Reputation: 5724
Is there a way to explicitly acquire a lock on a sqlite3 database in Python?
Upvotes: 9
Views: 16460
Reputation: 95
We can use multiprocessing commands to lock the DB write and read process. I am using the following commands and it's working fine:
from multiprocessing import Lock
l.Lock()
l.acquire()
# Read/Write DB
l.release()
Upvotes: 1
Reputation: 880637
From the sqlite FAQ, "Can multiple applications or multiple instances of the same application access a single database file at the same time?":
Multiple processes can have the same database open at the same time. Multiple processes can be doing a SELECT at the same time. But only one process can be making changes to the database at any moment in time, however.
Whether or not you use the with connection
construct, many processes can read from by only one can write to the database at any given time.
Upvotes: 5
Reputation: 40414
The way to explicitly lock the database is start a transaction as explained in the documentation:
When a database is accessed by multiple connections, and one of the processes modifies the database, the SQLite database is locked until that transaction is committed.

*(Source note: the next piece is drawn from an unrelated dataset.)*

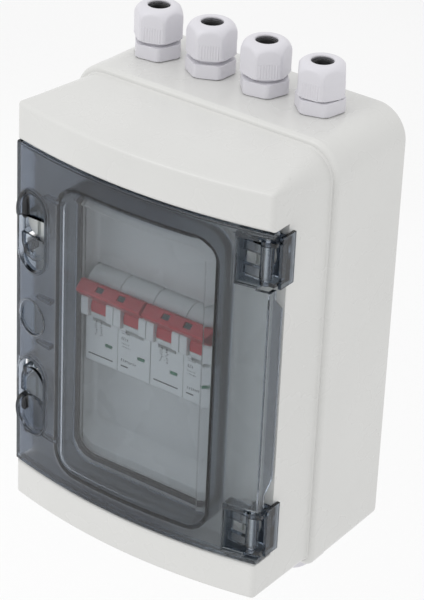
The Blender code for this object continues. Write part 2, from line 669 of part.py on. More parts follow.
def build_breakers(case_paint, red, black, zinc):
    for number, centre in ((1, -MODULE), (2, MODULE)):
        name = f"breaker_{number}"
        half = MODULE - 0.2
        case = prism_x([(y, z + RAIL_Z) for y, z in breaker_section()], centre - half, centre + half)
        hook_y, hook_low, hook_top = RAIL_FRONT_Y + RAIL_T + GAP, RAIL_Z + 14.2, RAIL_Z + 18.4
        hook_half = half - 0.4
        add(case, box(centre - hook_half, centre + hook_half, hook_y, BREAKER_BACK_Y, hook_low, hook_top))
        for side in (-1, 1):
            pole = centre + side * MODULE / 2
            x0, x1 = pole - TOGGLE_SLOT_HALF_W, pole + TOGGLE_SLOT_HALF_W
            z0, z1 = TOGGLE_Z - 8.0, TOGGLE_Z + 9.0
            cut(case, box(x0, x1, -90.0, TOGGLE_Y + 1.0, z0, z1))
            cut(case, rod_x(TOGGLE_Y, TOGGLE_Z, TOGGLE_R + 0.6, x0, x1, 24))
            for end, label in ((1, "upper"), (-1, "lower")):
                z = RAIL_Z + end * TERMINAL_Z
                cut(case, rod_y(pole, z, TERMINAL_R, SHOULDER_Y - 2.0, SHOULDER_Y + 6.0, 18))
                z0, z1 = sorted((RAIL_Z + end * (BREAKER_HALF - 8.0), RAIL_Z + end * (BREAKER_HALF + 2)))
                cut(case, box(pole - 3.6, pole + 3.6, SHOULDER_Y + 13.0, SHOULDER_Y + 20.0, z0, z1))
                screw = rod_y(pole, z, TERMINAL_R - GAP, SHOULDER_Y + 3.0, SHOULDER_Y + 5.7, 16)
                cut(screw, box(pole - 0.5, pole + 0.5, SHOULDER_Y + 2.0, SHOULDER_Y + 4.0, z - 4, z + 4))
                hand = "left" if side < 0 else "right"
                finish(screw, zinc, f"{name}_terminal_{label}_{hand}")
            cut(case, box(pole + 1.8, pole + 5.9, NOSE_Y - 1.0, NOSE_Y + 0.5, -10.4, -8.7))
            for edge in (-1, 1):
                x0, x1 = sorted((pole + edge * EAR_IN, pole + edge * EAR_OUT))
                add(case, box(x0, x1, NOSE_Y - EAR_RISE, NOSE_Y + 1.0, EAR_LOW, EAR_HIGH))
        low = RAIL_Z - BREAKER_HALF - 2.0
        cut(case, box(centre - 6.4, centre + 6.4, -24.6, BREAKER_BACK_Y + 2, low, RAIL_Z - 17.0))
        finish(case, case_paint, name)

        near, far = MODULE / 2 - TOGGLE_HALF_W, MODULE / 2 + TOGGLE_HALF_W
        toggle = rod_x(0.0, 0.0, TOGGLE_R, -far, -near, 24)
        add(toggle, rod_x(0.0, 0.0, TOGGLE_R, near, far, 24))
        for side in (-1, 1):
            x = side * MODULE / 2
            add(toggle, box(x - 4.1, x + 4.1, -13.0, -3.0, -3.2, 1.6))
        bar = [(-17.4, -2.8), (-16.6, -3.7), (-12.4, -3.7), (-12.4, 3.3), (-16.0, 3.3), (-17.4, 2.2)]
        add(toggle, prism_x(bar, -MODULE + 0.6, MODULE - 0.6))
        for side in (-1, 1):
            x0 = side * TOGGLE_WINDOW_X - TOGGLE_WINDOW_HALF_W
            x1 = side * TOGGLE_WINDOW_X + TOGGLE_WINDOW_HALF_W
            cut(toggle, box(x0, x1, -18.0, -16.2, -1.4, 1.3))
        toggle.data.transform(Matrix.Rotation(math.radians(-TOGGLE_UP), 4, "X"))
        toggle.location = Vector((centre, TOGGLE_Y, TOGGLE_Z)) * MM
        finish(toggle, red, name + "_toggle")

        clip_top, clip_bottom = RAIL_Z - DIN_CLIP_TOP, RAIL_Z - DIN_CLIP_BOTTOM
        x0, x1 = centre - DIN_CLIP_HALF_W, centre + DIN_CLIP_HALF_W
        clip = box(x0, x1, DIN_CLIP_FRONT_Y, DIN_CLIP_BACK_Y, clip_bottom, clip_top)
        slot = clip_bottom + 1.6
        cut(clip, box(centre - 2.5, centre + 2.5, -26.0, -20.0, slot, slot + 1.6))
        middle_y = (DIN_CLIP_FRONT_Y + DIN_CLIP_BACK_Y) / 2
        set_origin(finish(clip, black, name + "_din_clip"), centre, middle_y, clip_top)


def build_links(copper):
    """Bars that join the breakers' lower terminals, one for each polarity."""
    z_top = RAIL_Z - BREAKER_HALF
    half_w, thick = 2.5, 1.2
    bars = (
        ("link_bar_positive", -1.5 * MODULE, 14.6, 5.0),
        ("link_bar_negative", -0.5 * MODULE, 17.6, 10.0),
    )
    for name, first, depth, below in bars:
        y = SHOULDER_Y + depth
        drop = z_top - below
        second = first + 2 * MODULE
        bar = box(first - half_w, second + half_w, y, y + thick, drop, drop + 4.5)
        for x in (first, second):
            add(bar, box(x - half_w, x + half_w, y, y + thick, drop + 0.5, z_top + 6.5))
        finish(bar, copper, name)


def turned_rings(profile, phase, sign, x, z0, steps=18):
    """Rings round a vertical axis: each profile entry is (radius, height, hex across flats or 0)."""
    rings = []
    for radius, height, flats in profile:
        ring = []
        for k in range(steps):
            a = 2 * math.pi * k / steps
            r = radius
            if flats:
                off = (a + math.pi / 6) % (math.pi / 3) - math.pi / 6
                r = min(radius, flats / 2 / math.cos(math.pi / 6 - abs(off)))
            b = a + math.radians(phase)
            ring.append((x + r * math.cos(b), GLAND_Y + r * math.sin(b), z0 + sign * height))
        rings.append(ring)
    return rings


def build_gland(name, x, turn, nut_turn, stand_off, sign, nylon, rubber):
    seat = sign * (wall_half_height(GLAND_Y) + GAP)
    flats, corner = GLAND_AF, GLAND_AF / math.sqrt(3)
    hex_h, neck_top, neck_r, socket_r, tail = 6.4, 18.0, 7.6, 6.7, -12.0
    lift = hex_h + stand_off
    body = [
        (GLAND_BORE_R, tail, 0), (GLAND_THREAD_R, tail, 0), (GLAND_THREAD_R, 0.0, 0),
        (corner, 0.0, flats), (corner, hex_h, flats), (neck_r, hex_h, 0), (neck_r, neck_top, 0),
        (socket_r, neck_top, 0), (socket_r, 9.0, 0), (GLAND_BORE_R, 9.0, 0),
    ]
    finish(loft(turned_rings(body, turn, sign, x, seat), looped=True), nylon, name + "_body")
    nut = [
        (8.0, 0.0, 0), (corner, 0.0, flats), (corner, 8.0, flats), (10.0, 10.0, 0), (9.2, 12.2, 0),
        (7.8, 14.2, 0), (6.4, 15.0, 0), (5.0, 15.0, 0), (5.0, 13.8, 0), (8.0, 11.2, 0),
    ]
    nut_seat = seat + sign * (lift + GAP)
    cap = loft(turned_rings(nut, nut_turn, sign, x, nut_seat), looped=True)
    set_origin(finish(cap, nylon, name + "_nut"), x, GLAND_Y, nut_seat)
    top = lift + GAP + 13.3
    seal = [(3.3, 9.3, 0), (6.4, 9.3, 0), (6.4, 17.6, 0), (4.4, top, 0), (3.3, top, 0)]
    finish(loft(turned_rings(seal, 0.0, sign, x, seat, 14), looped=True), rubber, name + "_seal")
    inside = -sign * (GAP + BASE_WALL + GAP + 0.7)
    inner, outer, across = GLAND_THREAD_R + GAP, 11.6, 20.0
    locknut = [(inner, 0.0, 0), (outer, 0.0, across), (outer, 4.0, across), (inner, 4.0, 0)]
    rings = turned_rings(locknut, turn, -sign, x, seat + inside)
    finish(loft(rings, looped=True), nylon, name + "_locknut")


def main():
    clear_scene()
    abs_white = material("abs_white", (0.72, 0.73, 0.71), 0.42)
    nylon = material("nylon_white", (0.74, 0.73, 0.76), 0.45)
    smoked = material("smoked_polycarbonate", (0.10, 0.115, 0.14), 0.08, alpha=0.5)
    rubber = material("black_rubber", (0.02, 0.02, 0.022), 0.7)
    screw_white = material("screw_plastic", (0.70, 0.72, 0.70), 0.4)
    steel = material("zinc_steel", (0.62, 0.63, 0.65), 0.35, 1.0)
    breaker_white = material("breaker_case", (0.75, 0.75, 0.74), 0.4)
    red = material("toggle_red", (0.50, 0.03, 0.03), 0.35)
    black = material("black_plastic", (0.03, 0.03, 0.03), 0.5)
    copper = material("tinned_copper", (0.72, 0.45, 0.30), 0.35, 1.0)

    build_base(abs_white)
    build_cover_gasket(rubber)
    build_cover(abs_white)
    build_cover_screws(screw_white)
    build_door(smoked)
    build_door_gasket(rubber)
    build_lock_plug(smoked)
    build_latches(smoked)
    build_hinges(smoked, steel)
    build_rail(steel, steel)
    build_breakers(breaker_white, red, black, steel)
    build_links(copper)
    for name, x, turn, nut_turn, stand_off in TOP_GLANDS:
        build_gland(name, x, turn, nut_turn, stand_off, 1, nylon, rubber)
    for name, x, turn, nut_turn, stand_off in BOTTOM_GLANDS:
        build_gland(name, x, turn, nut_turn, stand_off, -1, nylon, rubber)


main()
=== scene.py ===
"""Looks of the DC combiner box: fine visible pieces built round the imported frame, their materials, a
pale floor, soft studio light and the camera.

Lengths are millimetres until they become a mesh, and metres after that. +X right, +Y into the wall, +Z up.
"""

import json
import random
from math import cos, pi, radians, sin, sqrt

import bmesh
import bpy
from mathutils import Matrix, Vector


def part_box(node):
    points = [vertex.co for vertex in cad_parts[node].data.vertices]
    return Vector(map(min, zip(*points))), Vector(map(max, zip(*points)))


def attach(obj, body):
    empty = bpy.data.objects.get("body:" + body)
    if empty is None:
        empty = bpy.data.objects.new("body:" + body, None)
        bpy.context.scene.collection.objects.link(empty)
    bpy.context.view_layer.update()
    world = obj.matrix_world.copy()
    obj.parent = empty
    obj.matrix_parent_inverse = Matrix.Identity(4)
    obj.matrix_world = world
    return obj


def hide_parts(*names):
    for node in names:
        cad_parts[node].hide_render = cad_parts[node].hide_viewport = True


MM = 0.001
WELD = 0.006

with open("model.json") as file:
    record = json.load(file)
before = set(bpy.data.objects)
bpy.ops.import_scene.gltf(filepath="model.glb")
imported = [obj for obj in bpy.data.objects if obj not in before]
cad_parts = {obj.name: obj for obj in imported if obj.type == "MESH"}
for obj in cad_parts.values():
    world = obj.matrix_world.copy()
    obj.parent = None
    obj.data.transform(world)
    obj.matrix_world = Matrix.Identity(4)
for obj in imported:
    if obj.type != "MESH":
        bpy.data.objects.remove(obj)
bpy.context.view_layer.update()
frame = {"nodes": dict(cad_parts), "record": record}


def extent(node):
    """x0, x1, y0, y1, z0, z1 of a CAD node at rest, in millimetres."""
    low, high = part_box(node)
    return [value / MM for axis in range(3) for value in (low[axis], high[axis])]


def middle(node, axis):
    low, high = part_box(node)
    return (low[axis] + high[axis]) / 2 / MM


# --- Sizes, from the frame's nodes ---

GAP = 0.3
BASE_X0, BASE_X1, BASE_Y0, _, BASE_Z0, BASE_Z1 = extent("base")
BOX_W, BOX_H = BASE_X1 - BASE_X0, BASE_Z1 - BASE_Z0
JOINT_Y = BASE_Y0
BASE_BACK_SCALE, BASE_WALL, RIM_ROUND, RIM_INNER = 0.993, 3.0, 2.6, 6.2
BASE_CORNER_R, BASE_LOW_CORNER_R = 15.5, 5.0
BAND_DEPTH, BAND_STEP = 10.7, 0.22
GROOVE_OUT, GROOVE_IN, GROOVE_DEPTH = 3.0, 5.0, 2.0
WALL_HOLE_X, WALL_HOLE_Z, WALL_HOLE_R = 48.0, 88.0, 2.6
MOULD_MARKS = ((-34, 62), (34, 62), (-34, -58), (34, -58), (0, 30), (0, -30))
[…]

One way to initiate a transaction is use the connection as a context manager:
import sqlite3
con = sqlite3.connect(...)
...
with con:
# Database is locked here
Also note that some transactions happen implictly by default:
By default, the sqlite3 module opens transactions implicitly before a Data Modification Language (DML) statement (i.e. INSERT/UPDATE/DELETE/REPLACE), and commits transactions implicitly before a non-DML, non-query statement (i. e. anything other than SELECT or the aforementioned).